Beyond “Wisconsin Nice” and loads of Cup action, what will greet visitors is a constellation of world-class golf courses that makes this a perfect host state. Everyone will tell you it started with Herb Kohler and the now four stellar courses by Lake Michigan that make up Destination Kohler: Whistling Straits (the Straits course and the Irish course) and Blackwolf Run (the River course and Meadow Valleys course). The visibility, lure and success of those tracks helped Erin Hills snag its U.S. Opens (Brooks Koepka dominated there in 2017; the women will take it on in 2025), which then helped pave the way for Sand Valley and Mammoth Dunes, two of a possible eight courses (seriously, they have the land) at Sand Valley Resort. Then there’s SentryWorld, host of the Senior Open in 2023, and golf-junkie favorite Lawsonia, which is having a resurgence all its own. Though these properties compete for buddy-trip dollars and attention, they quietly work together — in the name of communal success and, in part, because of Wisconsin’s short playing season. 

“It’s a good group of people,” says Mike O’Reilly, director of golf at the Kohler courses. “I’m friends with the guys at Erin Hills and the guys at Sand Valley. Our guests are visiting all three destinations and even a couple others. They’re making week-long trips here now versus the two- and three-day trips that were typical years ago.” 

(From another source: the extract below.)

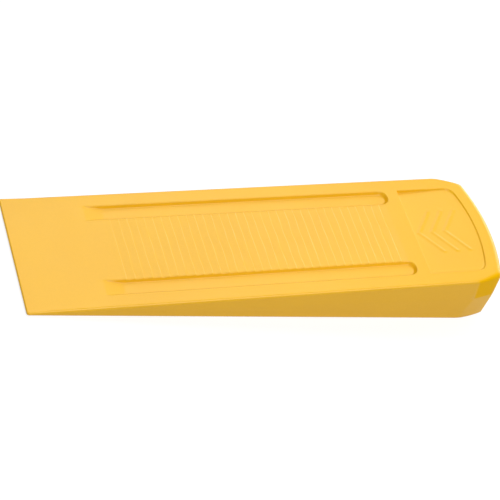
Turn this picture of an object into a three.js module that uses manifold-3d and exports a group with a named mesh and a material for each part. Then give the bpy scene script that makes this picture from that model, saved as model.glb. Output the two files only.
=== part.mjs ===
// A solid moulded driving wedge that also serves as a chock. It has a thin tip, a thick butt that is
// rounded in plan with its two corners cut off, and two flat bearing faces. Each face carries a field
// of low saw-tooth grip ribs between two long grooves, and a shallow sunk panel near the butt.
//
// Millimetres, +Z up. The lower bearing face lies on z = 0, +X runs from the tip to the butt, and +Y
// runs across. The origin is the centre of the rectangle under the wedge.

import * as THREE from "three";
import { ConvexGeometry } from "three/addons/geometries/ConvexGeometry.js";
import { mergeVertices } from "three/addons/utils/BufferGeometryUtils.js";
import Module from "manifold-3d";

// Overall size
const LENGTH = 230;
const WIDTH = 67;
const TIP_THICKNESS = 1.3;
const WEDGE_ANGLE = THREE.MathUtils.degToRad(6.7);
const SLOPE = Math.tan(WEDGE_ANGLE);

// Butt outline, seen from above, at the upper face, at the ridge round the walls and at the lower
// face: where each corner cut starts, its angle to the side, and how far the crown reaches
const BUTT_RADIUS = 100;
const BUTT_ARC_STEPS = 14;
const UPPER_OUTLINE = { cutStart: 210.3, cutAngle: 18.2, crown: 229.3 };
const RIDGE_OUTLINE = { cutStart: 213.3, cutAngle: 15.6, crown: 230 };
const LOWER_OUTLINE = { cutStart: 210.4, cutAngle: 14.3, crown: 230 };
// How far the middle of a corner cut bulges at a face, fading to a straight cut at the ridge
const CUT_BULGE = 0.5;

// The ridge is the line where the draft of the walls turns. It levels out where the corner cuts start
const RIDGE_SHARE = 0.53;
const SIDE_DRAFT = 0.25;

// Rounding where a face meets the walls. Along a corner cut it grows from its side end to its butt end
const TIP_EDGE_RADIUS = 0.55;
const UPPER_EDGES = { side: 1.1, cutSideEnd: 1.1, cutButtEnd: 2.2, butt: 3.2 };
const LOWER_EDGES = { side: 0.6, cutSideEnd: 0.6, cutButtEnd: 1.2, butt: 1.2 };

// Grooves along each face
const GROOVE_OFFSET = 22;
const GROOVE_START = 36;
const GROOVE_RAMP = 10;
const GROOVE_END = 183.7;
const GROOVE_WIDTH = 8.2;
const GROOVE_DEPTH = 1.9;
const GROOVE_STEPS = 14;
// The groove's wall from its edge to its floor, as how far it has drawn in at each share of the depth
const GROOVE_WALL = [
  { inset: 0, share: 0 },
  { inset: 0.55, share: 0.79 },
  { inset: 1, share: 1 },
];

// Grip ribs between the grooves: each rises slowly towards the butt and drops at its crest
const RIB_COUNT = 34;
const RIB_PITCH = 3.95;
const RIB_FIRST_CREST = 47;
const RIB_HEIGHT = 0.26;
const RIB_DROP_LENGTH = 0.45;
const RIB_HALF_WIDTH = 18;

// Sunk panel near the butt
const PANEL_START = 189.5;
const PANEL_CROWN = 221.8;
const PANEL_END_RADIUS = 84;
const PANEL_HALF_WIDTH = 26.2;
const PANEL_CORNER_RADIUS = 5.2;
const PANEL_START_DEPTH = 1.7;
const PANEL_END_DEPTH = 0.6;

// Raised chevrons on the upper panel, pointing to the tip
const CHEVRON_COUNT = 3;
const CHEVRON_FIRST_POINT = 192;
const CHEVRON_PITCH = 6.5;
const CHEVRON_HALF_SPAN = 13;
const CHEVRON_SWEEP = 9;
const CHEVRON_STROKE = 1.8;
const CHEVRON_HEIGHT = 0.32;

const CLEARANCE = 2;
const BODY_COLOR = 0xefb500;

const wasm = await Module();
wasm.setup();

// A closed three.js geometry as a solid.
function solidOf(geometry) {
  const bare = geometry.index ? geometry.toNonIndexed() : geometry.clone();
  bare.deleteAttribute("normal");
  bare.deleteAttribute("uv");
  const merged = mergeVertices(bare, 1e-4);
  return new wasm.Manifold(
    new wasm.Mesh({
      numProp: 3,
      vertProperties: merged.attributes.position.array,
      triVerts: new Uint32Array(merged.index.array),
    }),
  );
}

// A solid as a three.js geometry with flat facets.
function geometryOf(solid) {
  const mesh = solid.getMesh();
  const indexed = new THREE.BufferGeometry();
  indexed.setAttribute("position", new THREE.BufferAttribute(mesh.vertProperties, 3));
  indexed.setIndex(new THREE.BufferAttribute(mesh.triVerts, 1));
  const faceted = indexed.toNonIndexed();
  faceted.computeVertexNormals();
  return faceted;
}

// The height of the upper face above the lower face.
function thicknessAt(x) {
  return TIP_THICKNESS + SLOPE * x;
}

// The height of the ridge above the lower face.
function ridgeHeightAt(x) {
  return RIDGE_SHARE * thicknessAt(Math.min(x, RIDGE_OUTLINE.cutStart));
}

// A half-way outline, from the one at the ridge (share 0) to the one at a face (share 1).
function outlineBetween(face, share) {
  return {
    cutStart: THREE.MathUtils.lerp(RIDGE_OUTLINE.cutStart, face.cutStart, share),
    cutAngle: THREE.MathUtils.lerp(RIDGE_OUTLINE.cutAngle, face.cutAngle, share),
    crown: THREE.MathUtils.lerp(RIDGE_OUTLINE.crown, face.crown, share),
  };
}

// The points of an outline, drawn in by the given amounts at its tip, sides, corner cuts and butt. They
// are only ever used for a convex hull, so their order doesn't matter.
function outlinePoints(outline, inset) {
  const half = WIDTH / 2 - inset.side;
  const arcCentre = outline.crown - inset.butt - BUTT_RADIUS;
  const cutAngle = THREE.MathUtils.degToRad(outline.cutAngle);
  const across = Math.sin(cutAngle);
  const along = Math.cos(cutAngle);
  const cutDistance = across * outline.cutStart + along * (WIDTH / 2);
  const cutStart = (cutDistance - inset.cutSideEnd - along * half) / across;
  const buttEndDistance = cutDistance - inset.cutButtEnd - across * arcCentre;
  const arcHalfAngle = Math.asin(buttEndDistance / BUTT_RADIUS) - cutAngle;
  const points = [new THREE.Vector2(inset.tip, -half), new THREE.Vector2(cutStart, -half)];
  for (let i = 0; i <= BUTT_ARC_STEPS; i++) {
    const angle = arcHalfAngle * ((2 * i) / BUTT_ARC_STEPS - 1);
    const x = arcCentre + BUTT_RADIUS * Math.cos(angle);
    points.push(new THREE.Vector2(x, BUTT_RADIUS * Math.sin(angle)));
  }
  points.push(new THREE.Vector2(cutStart, half), new THREE.Vector2(inset.tip, half));
  const arcEnd = points[points.length - 3];
  const middleX = (arcEnd.x + cutStart) / 2 + inset.bulge * across;
  const middleY = (arcEnd.y + half) / 2 + inset.bulge * along;
  points.push(new THREE.Vector2(middleX, middleY), new THREE.Vector2(middleX, -middleY));
  return points;
}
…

O’Reilly is a native Chicagoan — exactly the type of talent Wisconsinites like to poach from the Land of Lincoln. He caddied at the Kohler courses in the mid-’90s before Pete Dye even laid sod on the Straits course. Jobs elsewhere beckoned, but O’Reilly was stuck on Sheboygan, moving up through the golf shop ranks, all the way to the resort’s top golf gig. At 44, with more than half his life devoted to Wisconsin golf, O’Reilly has witnessed as much as anyone what focused golf investment can do for a region. 

One result is the rebirth of Glenway GC, a city-owned nine-holer in Madison approaching its 100th birthday. Michael Keiser, a managing partner at Sand Valley, is overseeing (and funding with his wife) the rehab project, hoping to create an expansive, family-friendly community space for golfers and nongolfers alike. Unsurprisingly, Andy North is a consultant on the project. If all goes well, Glenway could be a model for other city courses across the state and country. “Whether you hit it 300 yards or 110 yards, whether you’re scratch or a new player, there are fun and unique challenges,” Keiser says. “In order to grow the game, I feel strongly that golf needs a lot more Glenways.” 

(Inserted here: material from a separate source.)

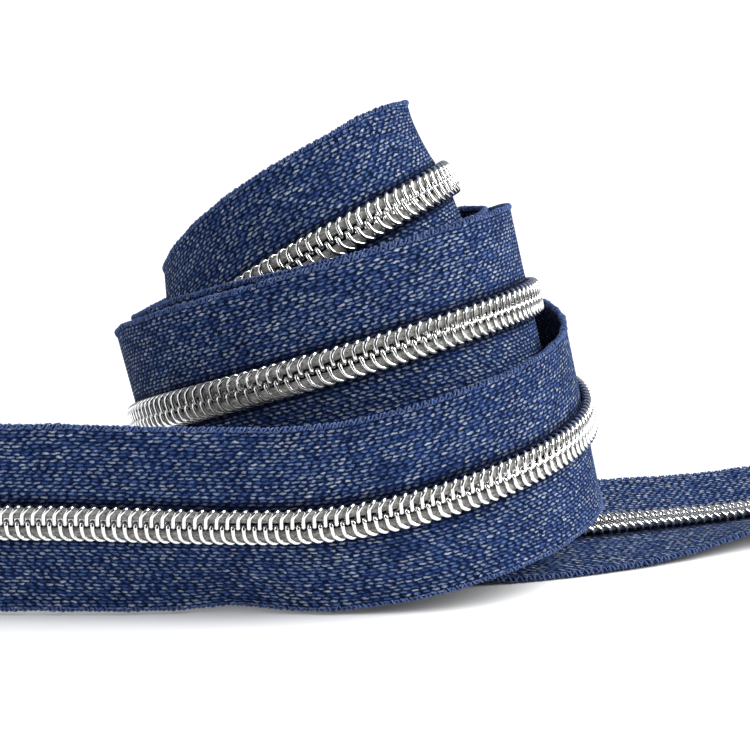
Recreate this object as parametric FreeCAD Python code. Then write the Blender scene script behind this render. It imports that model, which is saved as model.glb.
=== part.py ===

When money from big resorts begins to trickle down to muni nine-holers, you know the game is in a healthy place. 

And so is Wisconsin. Great golf events demand a great stage: Wisconsin and Whistling Straits are eager and ready to provide it. In return, they’re hoping the international exposure will deliver some extra cheddar — in the form of cheese-fueled golf tours across the state. 

On the front lines at the Cup, Team U.S.A. will, not coincidentally, be led by Wisconsin golf royalty: 12-time PGA Tour winner Steve Stricker. The affable, even-keeled captain knows plenty about making the game feel like family. In July, his daughter Bobbi took a break from her summer internship at the Wisconsin State Golf Association to win the Women’s State Am. Stricker’s wife, Nicki, was on the bag. Stricker’s father-in-law, Dennis Tiziani, won the State Open in 1973, and his brother-in-law, Mario Tiziani (who won the State Open in 2002), is his manager and will lead caddie operations during the Cup. They’ll all be out there at Whistling — in every likelihood, yelling and screaming and acting like idiots. 

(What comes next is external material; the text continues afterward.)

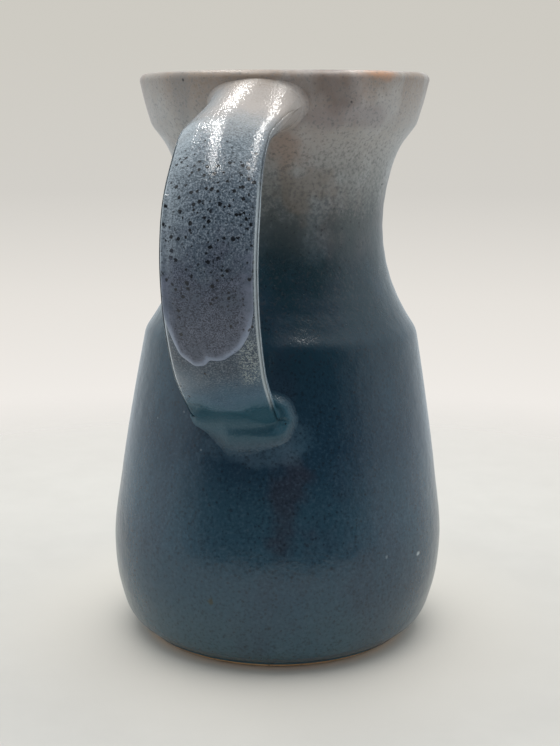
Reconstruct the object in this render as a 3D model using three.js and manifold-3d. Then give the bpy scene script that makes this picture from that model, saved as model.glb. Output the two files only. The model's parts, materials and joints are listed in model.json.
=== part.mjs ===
// A wheel-thrown stoneware pitcher: a round body with a pulled spout, a strap handle luted on with
// two coils of clay, and the glass coats fired onto it. Millimetres, +Z up. The origin is the centre
// of the flat foot, the handle is towards -Y and the spout towards +Y.

import * as THREE from 'three';
import { mergeVertices } from 'three/addons/utils/BufferGeometryUtils.js';
import Module from 'manifold-3d';

// ---------- driving dimensions ----------

const RIM_HEIGHT = 205; // foot to the top of the lip
const FOOT_RADIUS = 46.8; // flat ring and floor that the pitcher stands on
const GLAZE_LINE = { radius: 50, height: 1.8 }; // where the wiped foot ends and the glaze begins
const BELLY = { radius: 61.8, height: 34 };
const SHOULDER = { radius: 50.1, height: 113.5 }; // soft crease between belly and neck
const WAIST = { radius: 36.6, height: 150 };
const COLLAR = { radius: 47.4, height: 187 }; // soft corner where the neck turns up into the rim band
const LIP = { outer: 51.6, radius: 2.5 }; // half-round lip at the top of the rim band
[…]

At the 2012 Ryder Cup at Medinah, while Stricker striped wedges on the range, spectators alternated between the local Big 10 chants.

“On, Wisconsin!”

“I-L-L, I-N-I!”

“Go, Badgers!”

Both were hopeful to get a nod from the Stricker, who had become the unexpected center of attention. No one seemed to care that the man warming up next to him was Tiger Woods. 

But you heard that right. Steve Stricker is Wisconsin’s golf guy. This will be Wisconsin’s golf moment.